Pat: What excites me about art is the process of painting. I like moving paint around and not knowing where it’s going—blindly trusting the process as it goes along. Color, mixing colors, mark making, drawing—those are all important. Just being able to do this.

Cat: Art is a place where I feel most at home, where I feel most myself. I have such a gratitude for the art process, and it deepens as I get older.

Q: What role does scale play in your current work?

Pat: I have painted really large, but right now I’m in a small studio—my garage. That does dictate how far back I can get from what I’m painting. I think about scale with the faces and heads. When you stand in front of the heads, you’re immersed in an environment. You have to look at it. The fact that they’re square, they’re even on all four sides. The reason the drawings are so small is because I’ll do a drawing a day, 15 minutes. I don’t spend too much time ruminating on them, before moving on to something else.

Cat: I usually work pretty large. But this current series emerged from short blocks of time in the studio. I sat down and started working. I was attracted to the beautiful color, the flat matte texture of the mark, the spontaneous, clarity of stroke. With these works, I can’t work much larger without changing materials. So I thought: why not make small paintings? I have plans to go back to the larger work, and I think this series will change how I approach that work.

Q: What are your primary influences for creating your current work?

Pat: For this body of work: storytelling, folklore, saints and symbols. Symbols, or little objects that stand in for a person. I like symbols.

Cat: As an abstract artist, there isn’t anything specific that influences my work—but I like to think about what my work has to do with what my mind is on at the moment of making it. So in that way they’re about my shifting consciousness—a new awareness of the world in light of the current political climate. This work began to remind me of stop signs, or caution signs.

Q: Are there any artists who have always inspired you?

Pat: My standby artists are Richard Diebenkorn, Francis Bacon, Joan Mitchell, Ann Hamilton, Marlene Dumas, and Dana Schultz. I’m also really influenced by short story writing. I read a lot. The work of Flannery O’Conner is especially inspiring to me. I had a residency at Vermont Studio Center, and the poets I met there really changed my thinking about the relationship between art and poetry.

Cat: So many. And I’m inspired by different artists at different times, for different reasons. I like Stephanie McMahon for the lightness and spontaneity in her paintings. And of course Richard Tuttle.
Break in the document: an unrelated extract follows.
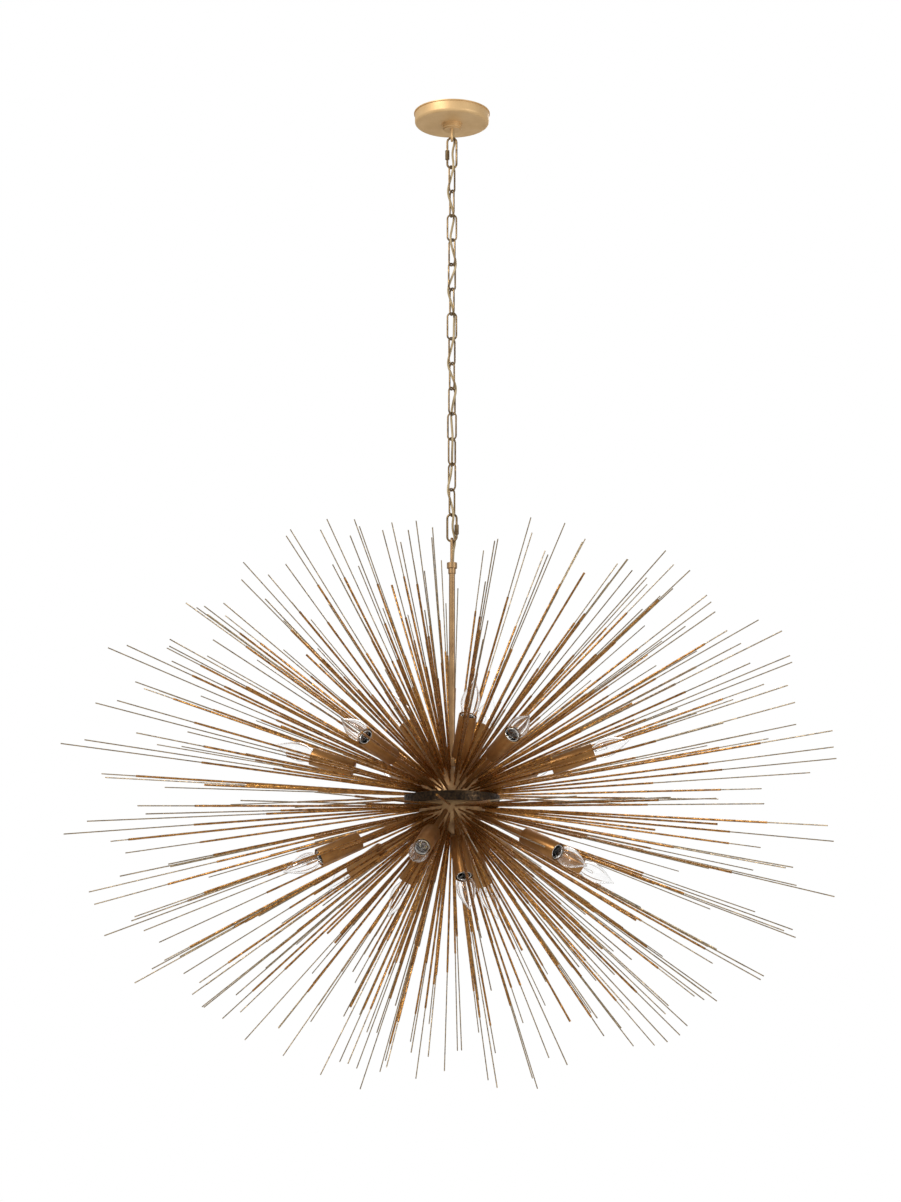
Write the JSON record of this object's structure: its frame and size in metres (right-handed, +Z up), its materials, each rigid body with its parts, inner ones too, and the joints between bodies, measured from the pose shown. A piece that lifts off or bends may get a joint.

I would like to have that kind of conviction in my work.

Q: Do you work on one piece at a time, or multiple pieces at once?

Pat: Multiple. They kind of evolve together.

Cat: I work on two at a time. This accounts for drying time, but they also begin to influence each other, and how you read them. They form a relationship, but it’s not conscious.

Q: Do you work in a series? How do you know when a series of work is done, and when it’s time to transition to the next body of work?

Pat: I do, I stretch them all ahead of time. I work on a piece for an hour at a time. I learn off of each canvas. I only spend an hour on each one because I have a tendency to overwork. There are more in the series than in the show. I hate the feeling of being between series, and that’s kind of where I am now with my work.

Cat: The artificial deadlines of shows or applications determine the number of pieces. I unconsciously have a number of paintings for each project. When I’m shifting to a new body of work, it’s more about experimentation, about searching versus getting ready for a show.

Q: Is there something you wrestle with in your artwork, or find yourself constantly coming back to or contending with?

Pat: How much realistic or recognizable imagery to include—what level to go to with that. My work is not realistic. It has recognizable parts, and abstract parts. It’s like when a memory comes to your head, or when something drifts into your consciousness. Some aspects are clear and some are not. I’m fighting to not give the viewer too much information, to give them the essence of the image. They can come to a painting, and decide what to take from it. I’m always wrestling with that.

Cat: In my forms and compositions I’m continually drawn to symmetry. It’s a more prehistoric, non-western, central form that’s fascinating to me.

Q: What do you hope people take away from your work?

Pat: To have a connection. Because the colors in my paintings are so bright, and because they’re not painted in a realistic way, my paintings are confrontations. They’re there and you have to see them. By painting them with those really bright colors, you can’t miss them; you’re drawn in and you can’t look away. It’s always fascinating to me what people get out of my work; they always get something different.

Cat: Joy. I want them to take away a sense of liveliness, a sense of light. A new consciousness. 

 
 *          *          *
 

April 22 Launch Party

On April 22, Five Points Gallery’s board of directors hosted a “Launch Party” for the FPG-HAS/UofH Launchpad Program. The event was sponsored by ECI Screenprint Inc. and featured a reception in the gallery, with speeches from FPG executive director Judith McElhone, President of the Board Ed Cook, Torrington Mayor Elinor Carbone, and Hartford Art School Associate Dean Tom Bradley. The Launchpad is unlike any opportunity in the country, speakers said: offering affordable studio space, a mentorship program, a serious artist community, and a Five Points biennial exhibition opportunity.

Launchpad artists met and talked with guests before welcoming board members and attendees into their studios for a tour. Guests had the opportunity to see what an artist studio is all about—to ask questions, see artwork in process, and learn about how having an affordable studio space, with ample natural light, and a community of peers is essential to continuing an artistic practice.